Note: Blog below is officially reposted and translated in an all-English blog for the non-Tagalog speaking friends Mica and Adler, the two true-blooded DIVAs. Blog was posted originally from my LiveJournal account written in Tagalog/English last August 15, 2006 at 8:24pm. Why the sudden interest on this blog? Mica is in a pseudo-relationship. Wehehehehe.
Pseudo-Relationship, hmmm sounds familiar? I suppose many of you might have had this kind of relationship at one point or another, or maybe you are, right now, in this kind of relationship but you’re clueless about it. If you’re single, and you’re in this kind of relationship, well good luck. But if you’re committed and you’re in this kind of relationship with another person, well good for you, I hope your kids will look like monkeys. hehehe. Anyway, here’s what little I know about it:
Etymology: Pseudo-relationship. Pseudo meaning fake, false, pretentious add to it the word “relationship”. Hence, a fake relationship – false, non-existent, in-your-dreams-kind-of-thing.
Definition: You’re in a relationship without its very essence: “commitment”; it’s also a social suicide; a stupidity; a waste of your precious precious time.
1. You are seeing somebody/communicating with somebody regularly.
2. When you’re together, you do what regular couples do. (eg. kissing, holding hands while walking, hugs, the whole PDA enchilada)
3. You feel unexplainably good everytime you’re with that somebody.
4. You think about that person every night (with or without obscenities) and day.
5. You’re having a hard time fighting the urge of texting/calling/sending emails/chatting with that person.
6. You are regularly in a dazed state of daydreaming about that person.
7. You regularly check that person’s Friendster/Myspace/Facebook/Hi5/Multiply and all the network accounts to see if he/she has new pictures uploaded (you’d like to know if he/she got his/her arms wrapped around with somebody on that picture), to see if he/she got new testimonnials (you’d like to know if that testimonial came from somebody who might be a competition) and to check his/her list of friends if any of them got a very familiar name (say….. an ex?).
If you find yourself nodding in any three of these symptoms, well friend am so sorry but unfortunately you are in this kind of relationship.
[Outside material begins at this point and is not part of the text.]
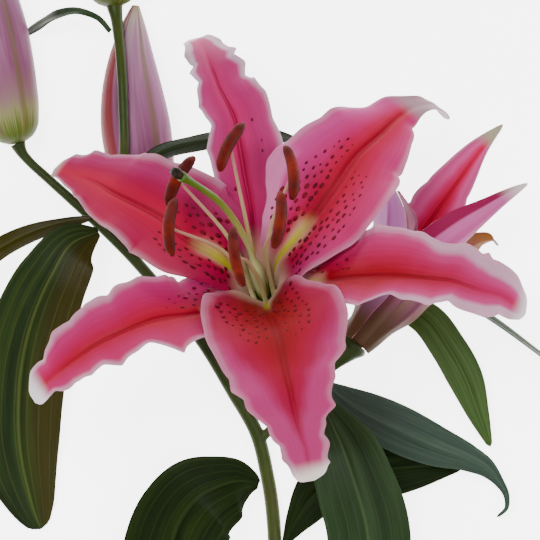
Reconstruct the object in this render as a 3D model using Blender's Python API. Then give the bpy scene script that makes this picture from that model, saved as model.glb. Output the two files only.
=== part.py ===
"""Cut stem of a pink oriental lily, lying on a surface with its open bloom turned up.

The stem carries an open bloom, a half-open bloom, three closed buds, leaves and bracts.
Tables are in millimetres, objects in metres, with +Z up. The stem lies along Y, its cut
end at -Y, and the origin is on the surface under the middle of the whole stem.
"""

import math

import bmesh
import bpy
import numpy as np
from mathutils import Matrix, Vector

MM = 0.001

# The plan is drawn from the stem's first fork, and this point of it becomes the origin.
PLAN_MIDDLE = (-1.0, 27.0, 0.0)

# Each bloom sits on its pedicel's end, leans off the vertical and heads left of +Y.
OPEN_BASE = (1.0, 48.5, 38.0)
OPEN_LEAN = 36.0
OPEN_HEADING = 17.0
HALF_BASE = (31.0, 32.0, 20.0)
HALF_LEAN = 94.0
HALF_HEADING = -37.6

TEPAL_THICK = 0.9
LEAF_THICK = 0.8
SEAT_GAP = 0.4      # between a piece and what it sits on

# Colour (linear), roughness of each material.
FINISHES = {
    "tepal_pink": ((0.62, 0.06, 0.14), 0.45),
    "tepal_outside": ((0.55, 0.22, 0.33), 0.5),
    "bud_mauve": ((0.42, 0.16, 0.24), 0.5),
    "leaf_green": ((0.04, 0.10, 0.025), 0.4),
    "stem_green": ((0.10, 0.17, 0.03), 0.5),
    "filament_green": ((0.45, 0.50, 0.22), 0.5),
    "anther_rust": ((0.22, 0.03, 0.012), 0.85),
    "stigma_purple": ((0.09, 0.02, 0.04), 0.4),
}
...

Why unfortunate? Read on.
Pro’s and Con’s of being in such relationship:
1. You have no commitment with that person, so you can date around. New guy asking you out? Go ahead!!! You hold no c0ommitment whatsoever with this pseudo-person.
2. There’s no anniversary to celebrate. So less expenses. haha!
3. You have somebody to flirt with everytime you feel like it. It’s more of like a flirt-buddy.
1. YOU DO NOT HAVE COMMITMENT WITH THAT SOMEBODY.
2. You cannot or rather MUST not show extra care, sweetness nor concern with that somebody.
3. You MUST not feel jealous everytime that person talks about another flirt-buddy, though your heart is quietly crushing inside you.
4. You have no right whatsoever to demand something from that peson. (eg. spend the night with you, take you in a concert, pick you up to/from work, bla bla bla)
5. You can’t be too sweet when that person’s friends/family is around, of course you don’t want to look like a fool in front of them specially if they know the real deal between the two of you.
6. You cannot by all means be hurt if you found out that that person is involved in a REAL relationship with somebody else.
7. Lastly, if he is in fact in involved in a REAL relationship, you MUST REMAIN FRIENDS. You must not show the devastation and grief that you suffer every night. You must keep your cool and compose yourself and say; I AM HAPPY FOR YOU.
So what’s the cure? What should you do if you are in this kind of relationship? Follow these simple yet effective instructions:
Step 1: Find a very tall building. Try RCBC Tower in Ayala Avenue.
Step 2: Climb up to the highest floor or for even better result, the rooftop is recommendable.
Step 3: Jump off and die.
Step 4: Haunt that flirt-buddy of yours and scare him/her to death.
Hmmmm…… You can also try poisoning yourself, or for a more dramatic-death-award-worthy try slitting your wrist while you’re in a tub. You can also write a suicide note with your own blood while you’re at it.
Anyway, for a less psychotic way of dealing with it. Hmmmm…… honestly, I don’t know. ‘coz am one of you…. sad…. sad…. sad…..
* sniff * sniff *
So, after reposting the blog and re-reading it, I got goosebumps. I think am in a pseudo-relationship as well at this point in time. Hahaha. Well, it was a blog written 2 years back and still, the situation hasn’t changed even if am miles way from home. Hahahaha. What can I say? A life without complications is not mine, I yearn for a complicated life. Nyahahahaha.
P.S. If you think this is about you, it’s probably not. So don’t go stroking your ego just yet, you can ask me who am talking about and I shall answer. Hehehe.